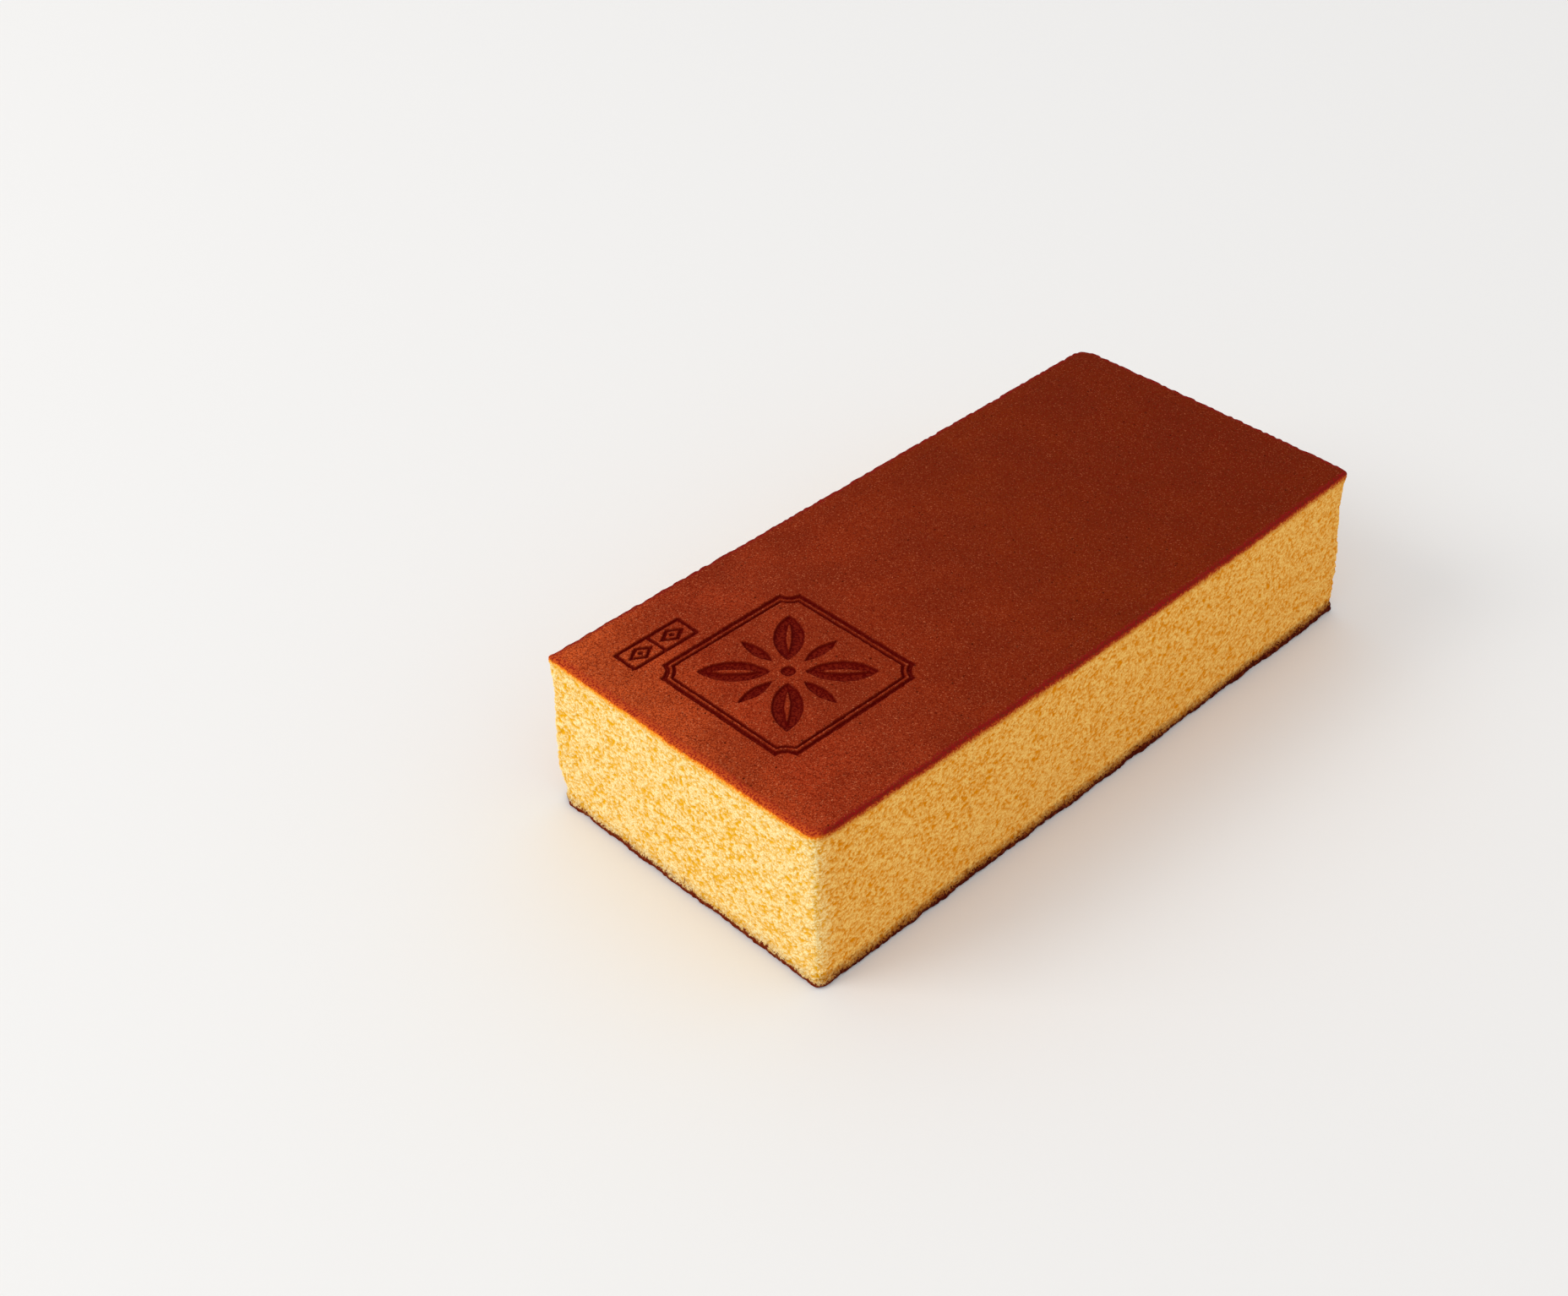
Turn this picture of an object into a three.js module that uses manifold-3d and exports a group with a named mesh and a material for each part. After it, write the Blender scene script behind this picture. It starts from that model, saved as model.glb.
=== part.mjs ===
// A castella: a baked loaf of sponge cake, cut square, with a browned crust on its top and base.
// Millimetres, +Z up, +X along the loaf. The origin is the centre of the base.
// The cake is one solid. Its walls are lofted through level outlines, and the marks are pressed into its top.

import * as THREE from 'three';
import { mergeVertices } from 'three/addons/utils/BufferGeometryUtils.js';
import Module from 'manifold-3d';

// ---------------------------------------------------------------- driving dimensions

const LENGTH = 240;
const WIDTH = 111;
const HEIGHT = 55;

// The wall from the base up: a height, and how far the wall stands inside the loaf's full size there.
// The base crust is the widest part, the sponge is notched above it, swells at a third of the height,
// draws in below the top crust, and the top crust's rim stands out again before it rolls over.
const BASE_CRUST = [[0, 0.5], [0.7, 0], [2.4, 0], [3.4, 0.4]];
const SPONGE = [[8, 0.25], [15, 0.05], [25, 0], [35, 0.15], [45, 0.35], [50, 0.35], [52, 0.2]];
const TOP_RIM = [[53.3, 0], [54.1, 0.05], [54.6, 0.3], [54.85, 0.75], [54.96, 1.5], [55, 3]];
const TOP_FLAT_INSETS = [8, 12];

// The four upright corners, anticlockwise from the -X -Y one: the sides they join, their radius as
// heights with a radius at each, and how far the top crust sinks there.
const CORNERS = [
  { x: -1, y: -1, radii: [[0, 2], [45, 2.2], [52, 3.2], [55, 4.2]], sink: 0 },
  { x: 1, y: -1, radii: [[0, 1], [20, 1], [30, 2.6], [40, 3.4], [50, 2.8], [55, 2]], sink: 0.2 },
  { x: 1, y: 1, radii: [[0, 5], [55, 5]], sink: 0 },
  { x: -1, y: 1, radii: [[0, 5.8], [7, 3.5], [13, 1.2], [30, 2], [42, 2.6], [50, 1.4], [55, 0.9]], sink: 0.2 },
];
const SINK_REACH = 16;

// How far each wall bows: the inward pull at its two ends, the lower coordinate first, at full height.
const WALL_PULLS = {
  minusX: [0.8, 0.2],
  plusX: [0, 0.5],
  minusY: [1.9, 1.6],
  plusY: [0, 0],
};

const CORNER_STEPS = 6;
const LONG_WALL_STEPS = 24;
const SHORT_WALL_STEPS = 12;

// The pressed panel: two square rules with hollowed corners, one inside the other, around a flower.
const PRESS_DEPTH = 0.7;
const PRESS_CLEARANCE = 1;
const PANEL = { x: -75.8, y: 0.9, side: 55.4, cornerNotch: 4.2 };
const OUTER_RULE_WIDTH = 1.4;
const RULE_GAP = 0.8;
const INNER_RULE_WIDTH = 0.9;

const FLOWER_ARMS = 4;
const FLOWER_EYE_RADIUS = 2.2;
const PETAL = { from: 5, to: 26, width: 9 };
const PETAL_RIB = { from: 9, to: 22, width: 1.6 };
const LEAF = { from: 6.5, to: 19.5, width: 3.6 };

// The pressed block beside it: a row of framed cells, each with a lozenge around a dot.
const BLOCK = { x: -93.8, y: 37, length: 25.2, width: 9.8, cornerRadius: 1 };
const BLOCK_CELLS = 2;
const BLOCK_BAR = 1.2;
const CELL_CORNER_RADIUS = 0.5;
const LOZENGE = { length: 9.4, width: 6.2, thickness: 1.1 };
const LOZENGE_DOT_RADIUS = 0.8;

const CRUST_BROWN = '#7f3017';

// ---------------------------------------------------------------- level outlines

function smoothStep(value, low, high) {
  const t = Math.min(Math.max((value - low) / (high - low), 0), 1);
  return t * t * (3 - 2 * t);
}

// The bow of the walls: a point is drawn inwards by the pull of the end it is nearest, as the square
// of its distance from the wall's middle, and in step with its height.
function bowed(x, y, rise) {
  const along = x / (LENGTH / 2);
  const across = y / (WIDTH / 2);
  const longWall = across < 0 ? WALL_PULLS.minusY : WALL_PULLS.plusY;
  const endWall = along < 0 ? WALL_PULLS.minusX : WALL_PULLS.plusX;
  const pullY = longWall[along < 0 ? 0 : 1] * along * along * rise;
  const pullX = endWall[across < 0 ? 0 : 1] * across * across * rise;
  return [x * (1 - pullX / (LENGTH / 2)), y * (1 - pullY / (WIDTH / 2))];
}

function sunk(x, y, rise) {
  let depth = 0;
  for (const corner of CORNERS) {
    const gap = Math.hypot(x - (corner.x * LENGTH) / 2, y - (corner.y * WIDTH) / 2);
    depth += corner.sink * Math.max(1 - gap / SINK_REACH, 0) ** 2;
  }
  return depth * rise;
}

function radiusAt(radii, height) {
  const above = Math.max(radii.findIndex(([level]) => level >= height), 1);
  const [low, lowRadius] = radii[above - 1];
  const [high, highRadius] = radii[above];
  return THREE.MathUtils.lerp(lowRadius, highRadius, (height - low) / (high - low));
}

// The points of one level outline, anticlockwise: each corner's arc, then the wall to the next arc.
function levelOutline(height, inset) {
  const rise = smoothStep(height, 0, HEIGHT);
  const arcs = CORNERS.map((corner, index) => {
    const radius = radiusAt(corner.radii, height);
    const centreX = corner.x * (LENGTH / 2 - inset - radius);
    const centreY = corner.y * (WIDTH / 2 - inset - radius);
    const startAngle = Math.PI + (index * Math.PI) / 2;
    const points = [];
    for (let step = 0; step <= CORNER_STEPS; step += 1) {
      const angle = startAngle + ((Math.PI / 2) * step) / CORNER_STEPS;
      points.push([centreX + radius * Math.cos(angle), centreY + radius * Math.sin(angle)]);
    }
    return points;
  });

  const outline = [];
  arcs.forEach((arc, index) => {
    outline.push(...arc);
    const [fromX, fromY] = arc[arc.length - 1];
    const [toX, toY] = arcs[(index + 1) % arcs.length][0];
    const steps = index % 2 === 0 ? LONG_WALL_STEPS : SHORT_WALL_STEPS;
    for (let step = 1; step < steps; step += 1) {
      const t = step / steps;
      outline.push([THREE.MathUtils.lerp(fromX, toX, t), THREE.MathUtils.lerp(fromY, toY, t)]);
    }
  });

  const upperRise = smoothStep(height, HEIGHT / 2, HEIGHT);
  return outline.map(([x, y]) => {
    const [bowedX, bowedY] = bowed(x, y, rise);
    return [bowedX, bowedY, height - sunk(bowedX, bowedY, upperRise)];
  });
}

// ---------------------------------------------------------------- the loaf

function loafGeometry() {
  const wall = [...BASE_CRUST, ...SPONGE, ...TOP_RIM];
  const flat = TOP_FLAT_INSETS.map((inset) => [HEIGHT, inset]);
  const rings = [...wall, ...flat].map(([height, inset]) => levelOutline(height, inset));
  const count = rings[0].length;

  const faces = [];
  for (let level = 0; level < rings.length - 1; level += 1) {
    for (let index = 0; index < count; index += 1) {
      const here = level * count + index;
      const next = level * count + ((index + 1) % count);
      faces.push(here, next, next + count);
      faces.push(here, next + count, here + count);
    }
  }
  const capFaces = (ring, start, facesUp) => {
    const contour = ring.map(([x, y]) => new THREE.Vector2(x, y));
    for (const [a, b, c] of THREE.ShapeUtils.triangulateShape(contour, [])) {
      faces.push(start + a, start + (facesUp ? b : c), start + (facesUp ? c : b));
    }
  };
  capFaces(rings[0], 0, false);
  capFaces(rings[rings.length - 1], (rings.length - 1) * count, true);

  const geometry = new THREE.BufferGeometry();
  geometry.setAttribute('position', new THREE.Float32BufferAttribute(rings.flat(2), 3));
  geometry.setIndex(faces);
  return geometry;
}

// ---------------------------------------------------------------- the pressed marks

function roundedRectangle(length, width, radius, centreX = 0) {
  const right = centreX + length / 2 - radius;
  const left = centreX - length / 2 + radius;
  const back = width / 2 - radius;
  const shape = new THREE.Shape();
  shape.absarc(right, back, radius, 0, Math.PI / 2);
  shape.absarc(left, back, radius, Math.PI / 2, Math.PI);
  shape.absarc(left, -back, radius, Math.PI, Math.PI * 1.5);
  shape.absarc(right, -back, radius, Math.PI * 1.5, Math.PI * 2);
  return shape;
}

// A square drawn in by an inset, whose corners are hollowed by arcs about the full square's corners.
function notchedSquare(side, inset, notch) {
  const half = side / 2;
  const radius = notch + inset;
  const lean = Math.asin(inset / radius);
  const shape = new THREE.Shape();
  [[1, 1], [-1, 1], [-1, -1], [1, -1]].forEach(([x, y], index) => {
    const quarter = (index * Math.PI) / 2;
    shape.absarc(x * half, y * half, radius, Math.PI * 1.5 - lean + quarter, Math.PI + lean + quarter, true);
  });
  shape.closePath();
  return shape;
}

function notchedRule(side, inset, notch, thickness) {
  const shape = notchedSquare(side, inset, notch);
  shape.holes.push(notchedSquare(side, inset + thickness, notch));
  return shape;
}

// A lozenge drawn in by an even distance from its sides.
function lozenge({ length, width }, inset) {
  const shrink = 1 - (inset * Math.hypot(length, width) * 2) / (length * width);
  const reach = (length / 2) * shrink;
  const rise = (width / 2) * shrink;
  const corners = [[reach, 0], [0, rise], [-reach, 0], [0, -rise]];
  return new THREE.Shape(corners.map(([x, y]) => new THREE.Vector2(x, y)));
}

function lozengeRing() {
  const ring = lozenge(LOZENGE, 0);
  ring.holes.push(lozenge(LOZENGE, LOZENGE.thickness));
  return ring;
}

// A pointed lens along +X, bounded by two equal arcs.
function lens({ from, to, width }) {
  const halfLength = (to - from) / 2;
  const halfWidth = width / 2;
  const radius = (halfLength ** 2 + halfWidth ** 2) / (2 * halfWidth);
  const sweep = Math.asin(halfLength / radius);
  const middle = (from + to) / 2;
  const offset = radius - halfWidth;
  const shape = new THREE.Shape();
  shape.absarc(middle, -offset, radius, Math.PI / 2 - sweep, Math.PI / 2 + sweep);
  shape.absarc(middle, offset, radius, Math.PI * 1.5 - sweep, Math.PI * 1.5 + sweep);
  shape.closePath();
  return shape;
}

function ribbedPetal() {
  const petal = lens(PETAL);
  petal.holes.push(lens(PETAL_RIB));
  return petal;
}

function disc(radius) {
  const shape = new THREE.Shape();
  shape.absarc(0, 0, radius, 0, Math.PI * 2);
  return shape;
}

const ARC_STEPS = 6;

// The solid that presses one shape into the top, turned about its origin and then set in place.
function punch(shape, x, y, turn = 0) {
  const depth = PRESS_DEPTH + PRESS_CLEARANCE;
  const geometry = new THREE.ExtrudeGeometry(shape, { depth, bevelEnabled: false, curveSegments: ARC_STEPS });
  geometry.rotateZ(turn);
  geometry.translate(x, y, HEIGHT - PRESS_DEPTH);
  return geometry;
}

function panelPunches() {
  const { x, y, side, cornerNotch } = PANEL;
  const outerRule = notchedRule(side, 0, cornerNotch, OUTER_RULE_WIDTH);
  const innerRule = notchedRule(side, OUTER_RULE_WIDTH + RULE_GAP, cornerNotch, INNER_RULE_WIDTH);
  const punches = [punch(outerRule, x, y), punch(innerRule, x, y), punch(disc(FLOWER_EYE_RADIUS), x, y)];
  for (let arm = 0; arm < FLOWER_ARMS; arm += 1) {
    const turn = (arm * Math.PI * 2) / FLOWER_ARMS;
    punches.push(punch(lens(LEAF), x, y, turn));
    punches.push(punch(ribbedPetal(), x, y, turn + Math.PI / FLOWER_ARMS));
  }
  return punches;
}

function blockPunches() {
  const { x, y, length, width, cornerRadius } = BLOCK;
  const frame = roundedRectangle(length, width, cornerRadius);
  const cellLength = (length - BLOCK_BAR * (BLOCK_CELLS + 1)) / BLOCK_CELLS;
  const punches = [];
  for (let cell = 0; cell < BLOCK_CELLS; cell += 1) {
    const cellX = (cell - (BLOCK_CELLS - 1) / 2) * (cellLength + BLOCK_BAR);
    frame.holes.push(roundedRectangle(cellLength, width - 2 * BLOCK_BAR, CELL_CORNER_RADIUS, cellX));
    punches.push(punch(lozengeRing(), x + cellX, y));
    punches.push(punch(disc(LOZENGE_DOT_RADIUS), x + cellX, y));
  }
  punches.push(punch(frame, x, y));
  return punches;
}

// ---------------------------------------------------------------- booleans

const manifold = await Module();
manifold.setup();

function toSolid(geometry) {
  const bare = geometry.clone();
  bare.deleteAttribute('normal');
  bare.deleteAttribute('uv');
  const merged = mergeVertices(bare, 1e-4);
  return new manifold.Manifold(
    new manifold.Mesh({
      numProp: 3,
      vertProperties: new Float32Array(merged.attributes.position.array),
      triVerts: new Uint32Array(merged.index.array),
    }),
  );
}

function toGeometry(solid) {
  const { vertProperties, triVerts } = solid.getMesh();
  const geometry = new THREE.BufferGeometry();
  geometry.setAttribute('position', new THREE.BufferAttribute(vertProperties, 3));
  geometry.setIndex(new THREE.BufferAttribute(triVerts, 1));
  geometry.computeVertexNormals();
  return geometry;
}

// ---------------------------------------------------------------- the cake

function castella() {
  let cake = toSolid(loafGeometry());
  for (const geometry of [...panelPunches(), ...blockPunches()]) {
    cake = cake.subtract(toSolid(geometry));
  }
  const crust = new THREE.MeshStandardMaterial({ color: CRUST_BROWN, roughness: 0.8, metalness: 0 });
  const mesh = new THREE.Mesh(toGeometry(cake), crust);
  mesh.name = 'castella';
  return mesh;
}

const cakeGroup = new THREE.Group();
cakeGroup.add(castella());

export default cakeGroup;
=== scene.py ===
"""A castella: a loaf of sponge cake with a browned top and base, and an ornament pressed into its top.

Lengths are in millimetres until a mesh is made, which turns them to metres. The loaf lies along X, its cut
end at -X and its long side at -Y face the camera, and the origin is the middle of its base.
"""

import math
from collections import namedtuple

import bpy
import numpy as np
from mathutils import Matrix, Vector


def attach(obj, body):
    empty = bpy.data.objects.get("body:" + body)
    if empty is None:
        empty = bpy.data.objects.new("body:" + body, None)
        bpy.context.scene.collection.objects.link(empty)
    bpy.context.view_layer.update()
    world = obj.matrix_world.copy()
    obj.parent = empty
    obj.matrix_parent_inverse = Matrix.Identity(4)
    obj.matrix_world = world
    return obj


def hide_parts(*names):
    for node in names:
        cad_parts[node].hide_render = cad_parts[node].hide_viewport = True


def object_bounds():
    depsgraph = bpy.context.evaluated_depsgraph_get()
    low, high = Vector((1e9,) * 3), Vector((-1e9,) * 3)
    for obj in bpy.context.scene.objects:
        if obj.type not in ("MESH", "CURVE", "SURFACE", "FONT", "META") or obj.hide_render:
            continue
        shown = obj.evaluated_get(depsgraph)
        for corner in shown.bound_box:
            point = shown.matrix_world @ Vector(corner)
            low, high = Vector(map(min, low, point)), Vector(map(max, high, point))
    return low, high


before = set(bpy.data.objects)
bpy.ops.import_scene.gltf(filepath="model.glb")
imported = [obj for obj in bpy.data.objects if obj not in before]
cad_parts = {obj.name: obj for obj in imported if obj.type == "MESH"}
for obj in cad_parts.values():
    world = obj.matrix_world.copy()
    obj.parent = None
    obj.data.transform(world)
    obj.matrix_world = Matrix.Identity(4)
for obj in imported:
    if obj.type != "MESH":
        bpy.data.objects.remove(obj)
CAD_BOX = [list(corner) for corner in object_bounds()]

MM = 0.001
HALF_LENGTH, HALF_WIDTH, HEIGHT = (value / MM for value in CAD_BOX[1])

# ---------------- the loaf's form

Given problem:
Repeat exactly, please, each line from the beginning of the data through the line with "const HEIGHT = 55;" in it, and only those lines.

Result below:
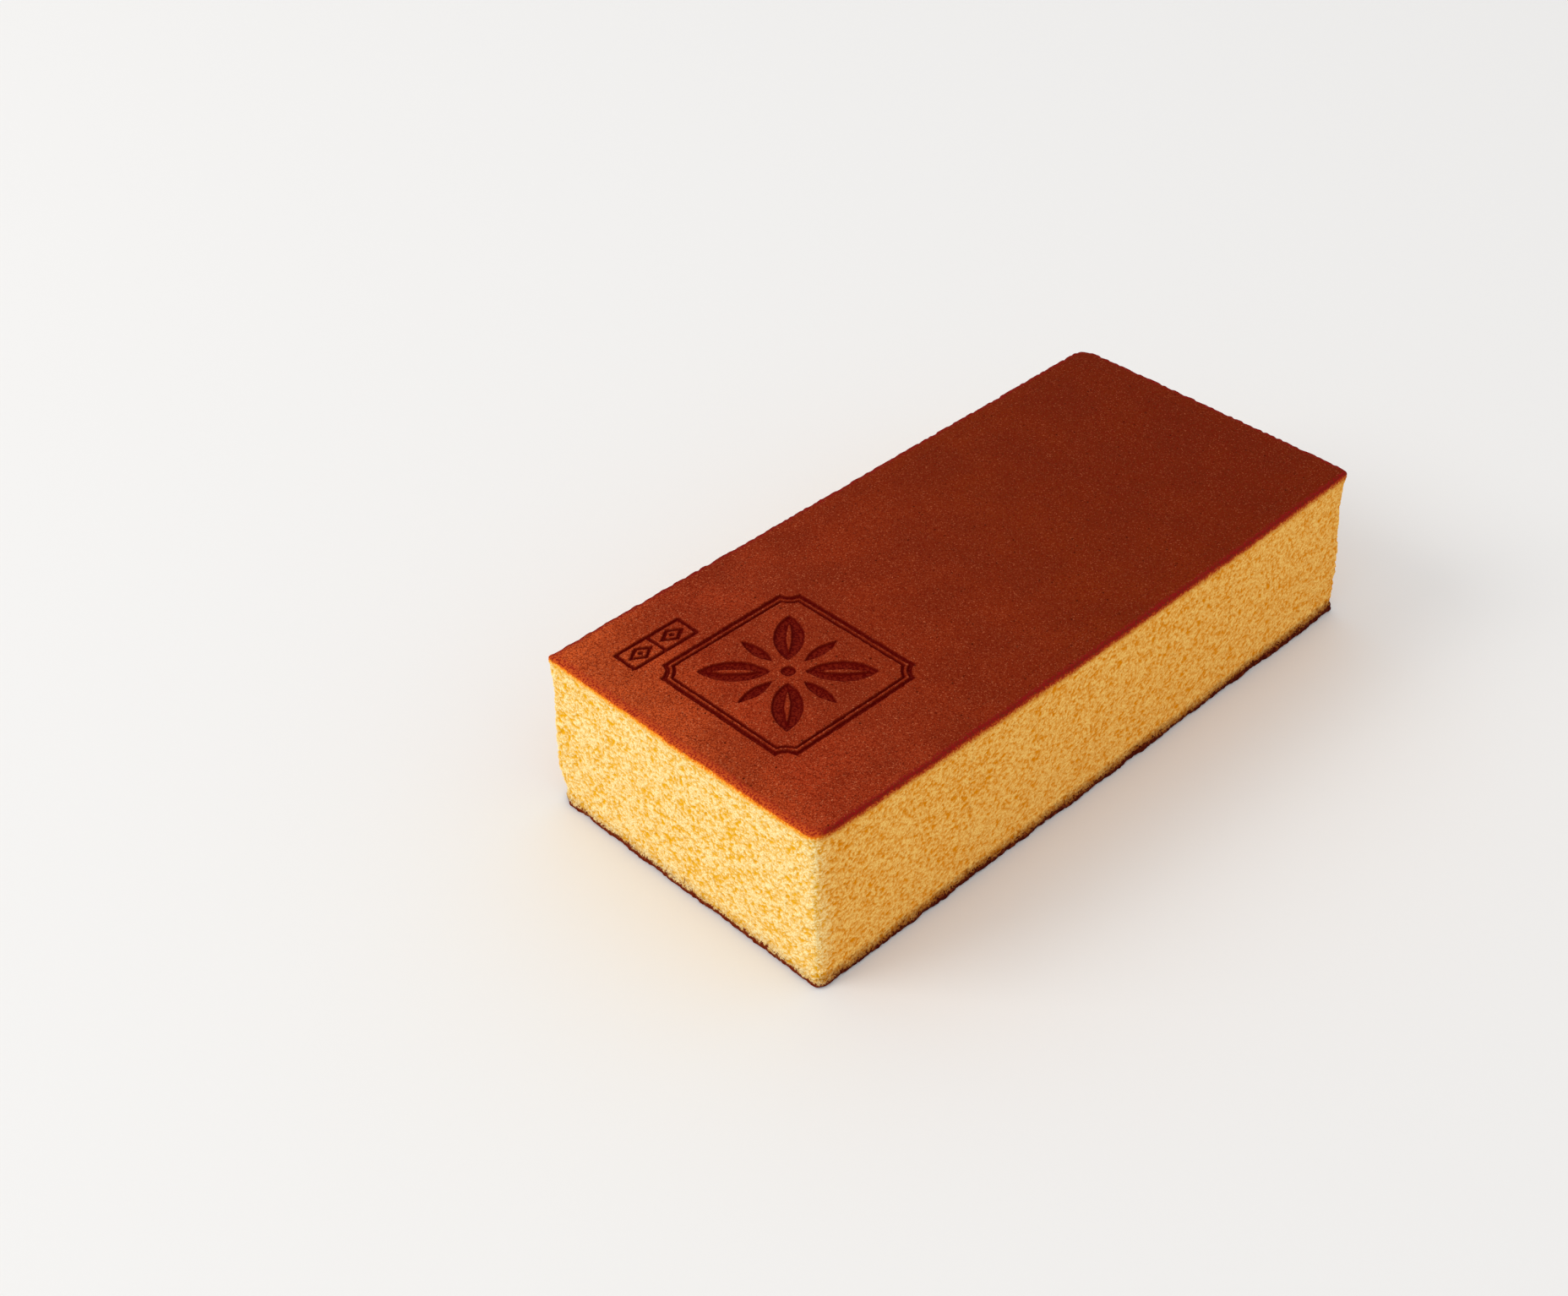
Turn this picture of an object into a three.js module that uses manifold-3d and exports a group with a named mesh and a material for each part. After it, write the Blender scene script behind this picture. It starts from that model, saved as model.glb.
=== part.mjs ===
// A castella: a baked loaf of sponge cake, cut square, with a browned crust on its top and base.
// Millimetres, +Z up, +X along the loaf. The origin is the centre of the base.
// The cake is one solid. Its walls are lofted through level outlines, and the marks are pressed into its top.

import * as THREE from 'three';
import { mergeVertices } from 'three/addons/utils/BufferGeometryUtils.js';
import Module from 'manifold-3d';

// ---------------------------------------------------------------- driving dimensions

const LENGTH = 240;
const WIDTH = 111;
const HEIGHT = 55;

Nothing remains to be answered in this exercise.